Wolfgang Schneiderhan scheint mit sich selbst ganz und gar im Reinen zu sein. Wie schafft man das? Die Frage lässt sich nicht leicht beantworten bei jemandem, der mit privaten Auskünften mindestens so sparsam umgeht wie mit politischen Statements. Der Sohn einer Schneidermeisterin und eines ehemaligen Wehrmachtsoffiziers, der später Amtmann wurde, ist mit einer Richterin verheiratet und hat fünf erwachsene Kinder. Es ist ihm anzumerken, dass er es im Gespräch am liebsten bei diesen nüchternen Eckdaten belassen möchte. Was muss einer wie er unter den Pool-Fotos von Scharping gelitten haben! Aber auch dazu würde er sich öffentlich niemals äußern. Natürlich nicht.

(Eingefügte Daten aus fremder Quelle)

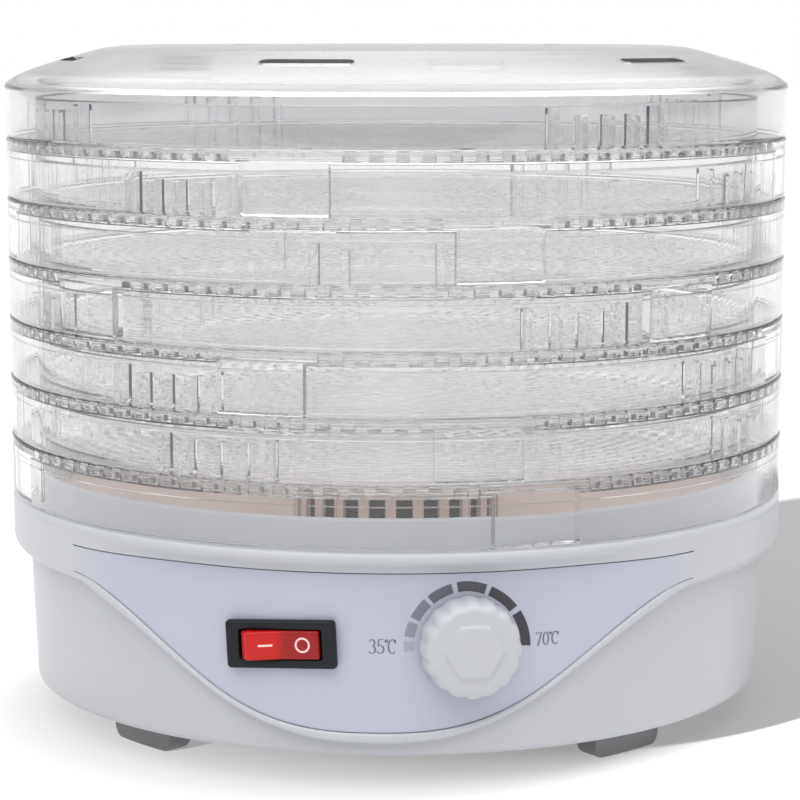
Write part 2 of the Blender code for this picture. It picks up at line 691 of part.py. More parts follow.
def make_motor(paint):
    low, high = STATOR_Z
    screw_xs = (-MOTOR_SCREW_X, MOTOR_SCREW_X)
    screw_holes = [circle(1.9, 8, (x, 0)) for x in screw_xs]
    outline = [(-24, -16), (24, -16), (24, 33), (-24, 33)]
    window = rectangle(27, 9, (0, 21))
    stator = prism("motor_stator", outline, low, high, [circle(ROTOR_R + 0.5, 24), window, *screw_holes])
    place("motor_stator", stator, paint["lamination"])
    coil = place("motor_coil", box("motor_coil", (-11, 17.2, 14.5), (11, 41, 39.4)), paint["copper"])
    cut(coil, box("coil_eye", (-14, 25.5 - GAP, low - GAP), (14, 33 + GAP, high + GAP)))
    for side, plate, pads, bearing in (
        ("lower", (18.0, 19.2), (18.6, low - GAP), (17.2, 20.6)),
        ("upper", (35.0, 36.2), (high + GAP, 35.6), (33.6, 37.0)),
    ):
        strap = prism("strap", rounded_rectangle(46, 11, 3), *plate, [circle(4.3, 12), *screw_holes])
        bracket = place("motor_bracket_" + side, strap, paint["steel"])
        feet = [prism("pad", circle(3.2, 10, (x, 0)), *pads, [circle(1.9, 8, (x, 0))]) for x in screw_xs]
        add(bracket, merged("bracket_pads_" + side, feet))
        bush = prism("bush", circle(4.0, 12), *bearing, [circle(SHAFT_R + 0.1, 12)])
        place("motor_bearing_" + side, bush, paint["brass"])
    screw = [(0, 13.4), (1.3, 13.4), (1.3, 36.5), (2.9, 36.5), (2.9, 38.4), (0, 38.4)]
    for side, x in zip(("left", "right"), screw_xs):
        piece = place("motor_screw_" + side, turned("motor_screw", screw, 10), paint["steel"])
        piece.location.x = x * MM
    rotor = prism("motor_rotor", circle(ROTOR_R, 24), low - 0.4, high + 0.4, [circle(SHAFT_R + GAP, 12)])
    place("motor_rotor", rotor, paint["lamination"])
    place("motor_shaft", prism("motor_shaft", circle(SHAFT_R, 12), 14.5, 53.0), paint["steel"])


def make_fan(paint):
    low, high = FAN_Z
    hub = prism("fan_impeller", circle(7.5), low, high, [circle(SHAFT_R + GAP, 12)])
    fan = place("fan_impeller", hub, paint["black_plastic"])
    blades = []
    for k in range(FAN_BLADES):
        blade = box("blade", (5.5, -6.2, -0.6), (FAN_R, 6.2, 0.6))
        spin = Matrix.Rotation(2 * math.pi * k / FAN_BLADES, 4, "Z")
        pitch = Matrix.Rotation(math.radians(33), 4, "X")
        blades.append(moved(blade, Matrix.Translation((0, 0, (low + high) / 2)) @ spin @ pitch))
    blade_set = merged("fan_blades", blades)
    add(fan, blade_set)
    cut(fan, prism("fan_bore", circle(SHAFT_R + GAP, 12), low - 1, high + 1))
    clip = prism("fan_clip", circle(3.8, 12), high + GAP, high + 1.4, [circle(SHAFT_R + GAP, 12)])
    place("fan_clip", clip, paint["steel"])


def tube(name, path, radius, material, resolution=1):
    curve = bpy.data.curves.new(name, "CURVE")
    curve.dimensions = "3D"
    curve.bevel_depth = radius * MM
    curve.bevel_resolution = resolution
    curve.use_fill_caps = True
    spline = curve.splines.new("POLY")
    spline.points.add(len(path) - 1)
    for point, place_mm in zip(spline.points, path):
        point.co = (*(Vector(place_mm) * MM), 1.0)
    curve.materials.append(material)
    thing = bpy.data.objects.new(name, curve)
    bpy.context.scene.collection.objects.link(thing)
    return thing


def smooth_path(stops, per_span=3):
    """A Catmull-Rom curve through the stops."""
    points = [Vector(stop) for stop in stops]
    padded = [points[0] * 2 - points[1], *points, points[-1] * 2 - points[-2]]
    path = []
    for before, start, end, after in zip(padded, padded[1:], padded[2:], padded[3:]):
        for k in range(per_span):
            t = k / per_span
            path.append(
                0.5 * (2 * start + (end - before) * t + (2 * before - 5 * start + 4 * end - after) * t**2
                + (3 * start - before - 3 * end + after) * t**3)
            )
    return [*path, points[-1]]


def behind_panel(angle, height, across, depth):
    """Two stops of a lead that leaves a terminal straight back, at a depth behind the panel."""
    turn = math.radians(angle)
    stops = []
    for back in (depth + 0.7, depth + 5.0):
        x, y, z = on_cylinder(SKIN_R - back, angle, height)
        stops.append((x + across * math.cos(turn), y + across * math.sin(turn), z))
    return stops


def make_wiring(paint):
    bore_r = 3.4
    barrel = [(bore_r, 110.5), (GLAND_R, 110.5), (GLAND_R, BODY_TOP_R + 0.1)]
    flange = [(7.0, BODY_TOP_R + 0.1), (6.4, 119.8), (bore_r, 120.6)]
    gland = turned("cord_gland", barrel + flange, SMALL_SEGMENTS)
    place("cord_gland", moved(gland, out_of_rear()), paint["black_plastic"])
    floor = COVER_Z[1] + GAP
    bridge = box("cord_clamp", (-10, 86, floor), (10, 94, floor + 7))
    clamp = place("cord_clamp", bridge, paint["grey_plastic"])
    cut(clamp, box("clamp_arch", (-3.5, 80, floor - 2), (3.5, 100, floor + 5)))
    strip = box("terminal_block", (-66, -10, floor), (-52, 16, floor + 13))
    block = place("terminal_block", strip, paint["ceramic"])
    entries = [box("entry", (-70, y - 2, floor + 3), (-62, y + 2, floor + 7)) for y in (-5, 3, 11)]
    cut(block, merged("block_entries", entries))
    switch_back = SWITCH_BODY[2] + TERMINAL_LENGTH
    thermostat_back = THERMOSTAT_DEPTH + TERMINAL_LENGTH
    mains = behind_panel(SWITCH_ANGLE, SWITCH_Z, -7.0, switch_back)
    switched = behind_panel(SWITCH_ANGLE, SWITCH_Z, 7.0, switch_back)
    stat_in = behind_panel(KNOB_ANGLE, KNOB_Z, -6.0, thermostat_back)
    stat_out = behind_panel(KNOB_ANGLE, KNOB_Z, 6.0, thermostat_back)
    routes = {
        "lead_mains_switch": [(-51, -5, 20), (-46, -20, 22), (-40, -48, 34), *mains[::-1]],
        "lead_switch_thermostat": [*switched, (0, -68, 37), *stat_in[::-1]],
        "lead_thermostat_heater": [*stat_out, (34, -50, 37), (37.5, -30, 38), (35, -22, 44)],
        "lead_mains_motor": [(-51, 11, 20), (-44, 18, 19), (-34, 28, 19), (-24, 35, 20), (-12.5, 37, 21)],
    }
    for name, stops in routes.items():
        tube(name, smooth_path(stops), 1.0, paint["lead_sleeve"])


# --------------------------------------------------------------------- main


def main():
    for thing in list(bpy.data.objects):
        bpy.data.objects.remove(thing)
    paint = make_materials()
    switch_frame = panel_frame("switch_frame", SWITCH_ANGLE, SWITCH_Z)
    knob_frame = panel_frame("knob_frame", KNOB_ANGLE, KNOB_Z)
    make_housing(paint, switch_frame, knob_frame)
    make_switch(paint, switch_frame)
    make_thermostat(paint, knob_frame)
    make_bottom_cover(paint)
    make_feet_and_screws(paint)
    make_deck(paint)
    make_cage(paint)
    make_heater(paint)
    make_motor(paint)
    make_fan(paint)
    make_wiring(paint)
    make_trays(paint)
    make_lid(paint)


main()
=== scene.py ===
"""Looks of the food dehydrator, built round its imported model.

Lengths are in millimetres and angles in degrees, counted from the front of the base towards +X.
Meshes are turned into metres when they are made.
"""

import json
import math

import bmesh
import bpy
from mathutils import Matrix, Vector


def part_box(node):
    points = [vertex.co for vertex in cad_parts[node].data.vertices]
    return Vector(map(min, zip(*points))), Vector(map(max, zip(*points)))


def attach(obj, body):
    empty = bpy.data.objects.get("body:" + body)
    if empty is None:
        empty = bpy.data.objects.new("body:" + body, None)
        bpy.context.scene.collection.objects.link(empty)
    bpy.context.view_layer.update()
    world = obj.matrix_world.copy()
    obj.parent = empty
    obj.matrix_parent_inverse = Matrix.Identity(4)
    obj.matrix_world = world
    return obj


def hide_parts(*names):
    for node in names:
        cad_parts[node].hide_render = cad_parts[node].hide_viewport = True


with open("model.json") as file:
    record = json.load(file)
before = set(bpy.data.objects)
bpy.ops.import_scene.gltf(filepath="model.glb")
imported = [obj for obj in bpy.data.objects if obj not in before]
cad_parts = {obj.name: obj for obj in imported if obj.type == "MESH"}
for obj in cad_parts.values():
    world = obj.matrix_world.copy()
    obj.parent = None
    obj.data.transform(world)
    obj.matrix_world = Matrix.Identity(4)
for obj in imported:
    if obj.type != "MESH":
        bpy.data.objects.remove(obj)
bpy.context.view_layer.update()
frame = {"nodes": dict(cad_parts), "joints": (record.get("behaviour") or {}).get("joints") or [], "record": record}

MM = 0.001
GAP = 0.3
NODES = frame["nodes"]
JOINTS = {joint["name"]: joint for joint in frame["joints"]}


def node_box(node):
    low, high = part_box(node)
    return low / MM, high / MM


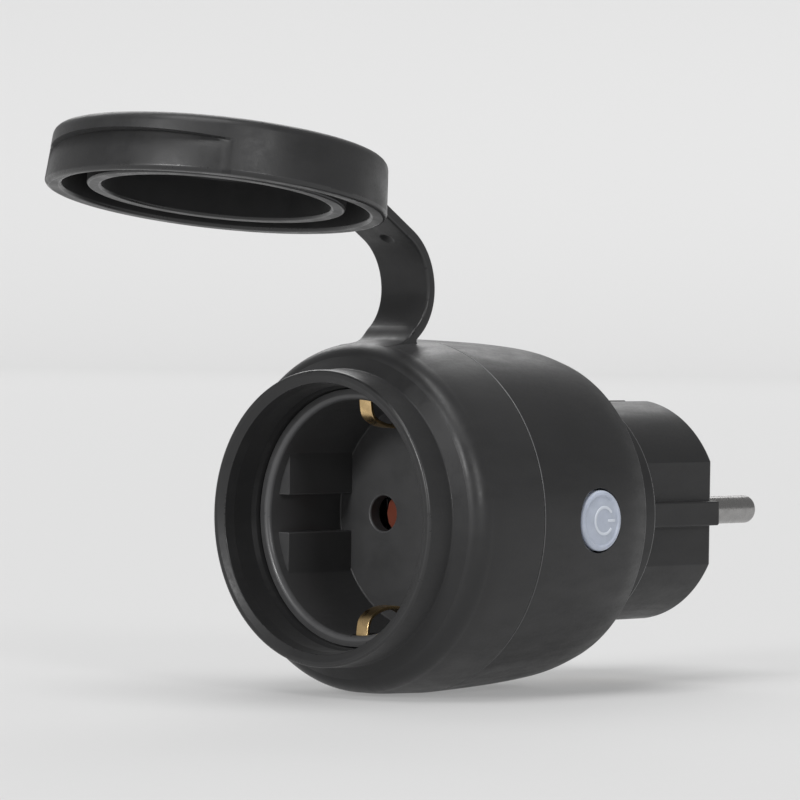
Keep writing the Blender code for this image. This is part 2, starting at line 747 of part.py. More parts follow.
def main():
    clear_scene()
    shell = material("shell_plastic", (0.045, 0.045, 0.047), 0.45)
    rubber = material("soft_rubber", (0.05, 0.05, 0.052), 0.55)
    socket_plastic = material("socket_plastic", (0.03, 0.03, 0.032), 0.5)
    brass = material("brass", (0.72, 0.5, 0.2), 0.3, 1.0)
    nickel = material("nickel", (0.6, 0.6, 0.6), 0.25, 1.0)
    steel = material("steel", (0.5, 0.5, 0.52), 0.35, 1.0)
    orange = material("orange_plastic", (0.5, 0.16, 0.04), 0.5)
    frosted = material("frosted_button", (0.62, 0.66, 0.74), 0.35)
    board_green = material("circuit_board", (0.02, 0.12, 0.05), 0.5)
    blue = material("relay_blue", (0.03, 0.12, 0.4), 0.4)
    yellow = material("capacitor_yellow", (0.7, 0.5, 0.05), 0.4)
    black = material("component_black", (0.02, 0.02, 0.02), 0.4)
    red = material("varistor_red", (0.5, 0.06, 0.04), 0.45)
    green_wire = material("earth_insulation", (0.3, 0.55, 0.05), 0.5)

    plane = strap_plane()
    make_rear_shell(shell)
    make_front_sleeve(rubber, plane)
    make_seam_gasket(rubber)
    make_base_gasket(rubber)
    make_socket_insert(socket_plastic)
    make_plug_body(shell)
    for name, side in (("pin_left", -1), ("pin_right", 1)):
        make_pin(name, side, nickel)
    make_plug_earth_bracket(brass)
    make_earth_bracket(brass)
    for name, side in (("contact_left", -1), ("contact_right", 1)):
        make_contact(name, side, brass)
    make_contact_carrier(socket_plastic)
    make_shutter(orange)
    make_shutter_spring(steel)
    make_main_board(board_green)
    make_relay(blue)
    make_film_capacitor(yellow)
    make_electrolytic_capacitor(black)
    make_inductor(black)
    make_fusible_resistor(yellow)
    make_varistor(red)
    make_radio_board(board_green)
    make_radio_shield(steel)
    make_button_board(board_green)
    make_board_header(black)
    make_switch_body(black)
    make_switch_plunger(black)
    make_status_led(frosted)
    make_button(frosted)
    for i, place in enumerate(screw_places()):
        make_screw(f"housing_screw_{i + 1}", place, steel)
    earth_run = smooth([(0, -29.7, -12.8), (0, -33.0, -13.9), (0, -40.0, -13.9), (0, -47.6, -14.6)], 4)
    wire("earth_wire", [tuple(p) for p in earth_run], 0.9, green_wire)
    make_cap(rubber, plane)
    make_strap_links(rubber, plane)


main()
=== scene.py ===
"""Looks of a round smart plug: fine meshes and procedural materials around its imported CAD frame.
Sizes are in millimetres, and MM turns them into Blender's metres. The socket opens towards -Y, the pins
point along +Y, the button faces +X, and the cap's strap leaves the sleeve at +Z."""

import json
import math

import bmesh
import bpy
import numpy as np
from mathutils import Matrix, Vector


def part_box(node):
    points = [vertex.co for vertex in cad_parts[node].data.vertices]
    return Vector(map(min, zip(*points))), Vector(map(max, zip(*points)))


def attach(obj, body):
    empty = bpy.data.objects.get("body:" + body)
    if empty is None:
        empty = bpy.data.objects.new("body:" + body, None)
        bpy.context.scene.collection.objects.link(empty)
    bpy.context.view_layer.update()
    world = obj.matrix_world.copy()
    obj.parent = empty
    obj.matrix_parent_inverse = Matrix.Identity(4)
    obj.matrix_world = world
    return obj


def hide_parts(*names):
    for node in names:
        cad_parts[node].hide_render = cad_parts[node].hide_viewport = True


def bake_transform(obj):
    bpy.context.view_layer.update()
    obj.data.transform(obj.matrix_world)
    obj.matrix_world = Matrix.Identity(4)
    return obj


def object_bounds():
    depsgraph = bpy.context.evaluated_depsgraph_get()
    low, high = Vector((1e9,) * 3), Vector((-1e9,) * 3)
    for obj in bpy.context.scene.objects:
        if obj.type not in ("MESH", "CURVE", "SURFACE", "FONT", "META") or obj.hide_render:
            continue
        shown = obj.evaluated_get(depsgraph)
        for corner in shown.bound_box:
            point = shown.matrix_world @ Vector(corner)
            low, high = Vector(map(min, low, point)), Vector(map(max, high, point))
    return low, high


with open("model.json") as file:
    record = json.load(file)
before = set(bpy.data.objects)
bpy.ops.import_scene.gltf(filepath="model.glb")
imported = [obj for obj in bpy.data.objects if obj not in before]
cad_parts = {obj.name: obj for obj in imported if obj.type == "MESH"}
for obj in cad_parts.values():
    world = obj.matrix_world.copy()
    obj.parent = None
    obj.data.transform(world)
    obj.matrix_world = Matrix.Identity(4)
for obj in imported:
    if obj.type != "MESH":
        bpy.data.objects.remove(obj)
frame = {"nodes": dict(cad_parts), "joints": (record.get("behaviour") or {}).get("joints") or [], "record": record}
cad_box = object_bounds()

MM = 0.001
FINE_STEPS = 240
ARC_STEPS = 6
QUARTER = np.radians(np.linspace(0, 90, ARC_STEPS + 1))
SHARP_ANGLE = math.radians(35)
FILLET_SHARE = 0.49


def low(node, axis):
    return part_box(node)[0]["XYZ".index(axis)] / MM


def high(node, axis):
    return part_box(node)[1]["XYZ".index(axis)] / MM


def middle(node, axis):
    return (low(node, axis) + high(node, axis)) / 2


# Distances along Y
BASE_LENGTH = 9.5
SEAM_GAP = 0.15
RECESS_DEPTH = 17.51
FLOOR_THICK = 2.24
SHOULDER_AHEAD = 1.0
CAP_RIM_AHEAD = 3.0
BLOCK_BEHIND = 2.35
SLOT_BEHIND = 1.95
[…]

Ein Lehrer habe ihn besonders geprägt, erzählt er auf Nachfrage dann doch, und beim Gespräch über diesen Mann erwärmt er sich zusehends: Rudolf Weber habe seinen Schülern „auf sehr nachvollziehbare Weise die Pflicht gegenüber dem Staat nahe gebracht“. Erklärte auch, die Bundeswehr habe den Auftrag, den Rückzug aus der unseligen Geschichte der Kriege zu sichern. „Den Satz find’ ich heute noch gut.“ Und er besucht nach wie vor seinen alten Lehrer.

Aufgewachsen im tiefschwarzen Oberschwaben, als 20-Jähriger Soldat geworden – und später ein Bewunderer der Ostpolitik Willy Brandts. Wie verträgt sich das? Und wie kam er mit dieser Meinung seinerzeit in der Bundeswehr zurecht? Achselzucken, schräger Blick von unten. „Reizvoll“ sei das gewesen. Vielleicht ist doch was dran am Begriff der Sphinx. Aber vielleicht ist es auch einfach das Beste, was einem passieren kann: Wenn die eigenen Grundsätze fest genug sind für das Wagnis des eigenständigen Denkens. Dabei lernt man wohl auch schnell, zu unterscheiden, wofür man verantwortlich ist und wofür nicht. Einem Generalinspekteur mag das in unruhigen Zeiten helfen. Die Politik macht der Verteidigungsminister. Nicht er. Selbstbeschränkung kann eine mächtige Waffe sein.